Cependant, même accompagnée de la précision qui suit immédiatement et selon laquelle le fétiche n’est pas le substitut de n’importe quel pénis, mais celui « du phallus de la femme (la mère) auquel a cru le petit enfant et auquel, nous savons pourquoi, il ne veut pas renoncer », même si plus loin dans le texte, Freud explique que pied et chaussure sont « les fétiches préférés » précisément parce que « le garçon a épié l’organe génital de la femme d’en bas, à partir des jambes », une lecture freudienne des œuvres de Pilar Cossio verserait immanquablement dans l’anecdotique et le cliché. Certes, la métonymie dont elle s’élabore repose bien sur l’absence, mais pas nécessairement celle résultant de la castration, ce soi-disant destin à rebours de la féminité.

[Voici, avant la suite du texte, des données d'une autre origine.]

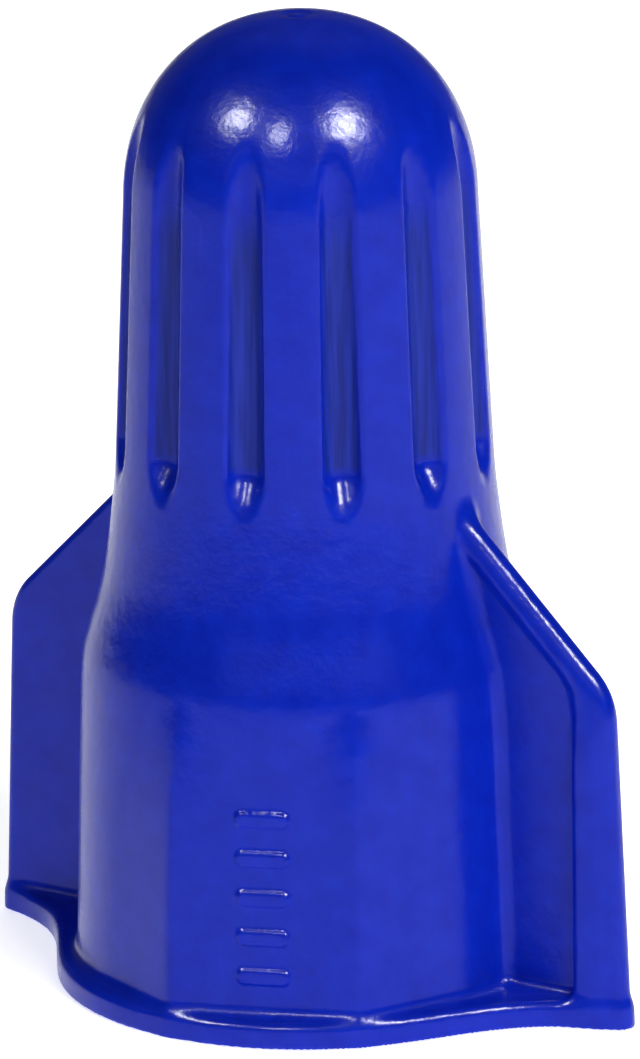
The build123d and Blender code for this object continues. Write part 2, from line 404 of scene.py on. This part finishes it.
def flange_distance(x, y, z):
    """The thin foot ring, with a pointed lobe under each wing."""
    lobe = (np.abs(y) + LOBE_SLOPE * np.abs(x) - LOBE_REACH) / math.hypot(1, LOBE_SLOPE)
    lobe = soft_max(lobe, np.abs(x) - LOBE_TIP_X, LOBE_TIP_SOFT)
    plan = soft_min(np.hypot(x, y) - FLANGE_RADIUS, lobe, LOBE_SOFT)
    return round_max(plan, z - FLANGE_HEIGHT, FLANGE_ROUND)


def tick_distance(x, y, z):
    """Plain raised tick marks on one flat."""
    turn = math.radians(TICK_ANGLE)
    across = -x * math.sin(turn) + y * math.cos(turn)
    depth = x * math.cos(turn) + y * math.sin(turn)
    level = (z - TICK_CENTRE_Z) / TICK_PITCH
    nearest = np.clip(np.round(level), -(TICK_COUNT // 2), TICK_COUNT // 2)
    past_end = np.clip(np.abs(across) - TICK_HALF_LENGTH, 0, None)
    plan = np.hypot(past_end, (level - nearest) * TICK_PITCH) - TICK_RADIUS
    top = curve_through(z, BODY_KNOTS) + TICK_RELIEF
    return soft_max(soft_max(plan, depth - top, TICK_TOP_SOFT), TICK_ROOT - depth, SMALL_SOFT)


def hollow_distance(x, y, z):
    """Mouth bore, funnel, lip and ribbed conical chamber."""
    r = np.hypot(x, y)
    fall = (MOUTH_RADIUS - LIP_RADIUS, LIP_SPAN[0] - MOUTH_DEPTH)
    size = math.hypot(*fall)
    funnel = (r - MOUTH_RADIUS) * fall[1] / size + (z - MOUTH_DEPTH) * fall[0] / size
    lead = (r - MOUTH_RADIUS - MOUTH_LEAD + z) * math.sqrt(0.5)
    mouth = np.maximum(soft_max(r - MOUTH_RADIUS, funnel, FUNNEL_SOFT), z - LIP_SPAN[0])
    mouth = np.minimum(mouth, np.maximum(lead, z - MOUTH_LEAD))
    lip = np.maximum(r - LIP_RADIUS, z - LIP_SPAN[1] - LIP_SOFT)
    lean = (CHAMBER_FOOT[0] - CHAMBER_TOP[0]) / (CHAMBER_TOP[1] - CHAMBER_FOOT[1])
    wall = (r - CHAMBER_FOOT[0] + lean * (z - CHAMBER_FOOT[1])) / math.hypot(1, lean)
    chamber = soft_max(np.maximum(wall, LIP_SPAN[1] - z), z - CHAMBER_TOP[1], CHAMBER_TOP_SOFT)
    sector = 2 * math.pi / RIB_COUNT
    turn = np.mod(np.arctan2(y, x) - math.radians(RIB_CENTRE_ANGLE) + sector / 2, sector) - sector / 2
    rib = np.maximum((np.abs(turn) - math.radians(RIB_HALF_ANGLE)) * r, -wall - RIB_DEPTH)
    rib = np.where(z > LIP_SPAN[1] - RIB_OVERRUN, rib, 1.0)
    chamber = soft_max(chamber, -rib, RIB_SOFT)
    return np.minimum(soft_min(mouth, lip, LIP_SOFT), chamber)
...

Et, s’il faut à toute force invoquer le fétichisme, alors il convient de le prendre par son versant magique, antérieur au freudisme, par ce versant si bien perçu par Binet, cet autre médecin de l’âme selon qui « tout le monde est plus ou moins fétichiste en amour » et qui, a en croire la lecture qu’en a fait J.-B. Pontalis, a su reconnaître dans « le fétichisme sexuel, plutôt qu’une aberration de l’amour, son secret » 1. Ainsi entendu le fétiche justifie alors qu’on l’adore, comme le supposé primitif adore le sien en vertu des pouvoirs mystérieux qu’il lui attribue.

En d’autres termes, chez Pilar Cossio c’est la femme elle-même, non son pénis sectionné, qui s’est absentée, envolée de ces escarpins si gracieux, comme la danseuse dePavana a déserté son tutu qui désormais, libéré de la pesanteur, flotte dans l’air nimbé d’un halo de lumière tandis qu’au sol un miroir circulaire transforme son dessous en abyme. Qui sait d’ailleurs si ce n’est pas en traversant la surface de ce miroir que se serait échappée la danseuse pour éternellement nous manquer ?

Daniel Soutif
París, may 2009

1. L’article de Freud sur le fétichisme est intégralement reproduit dans le numéro 2 Objets du fétichismede la Nouvelle Revue de Psychanalyse (automne 1970) d’où proviennent également les citations de Binet et de J.-B. Pontalis.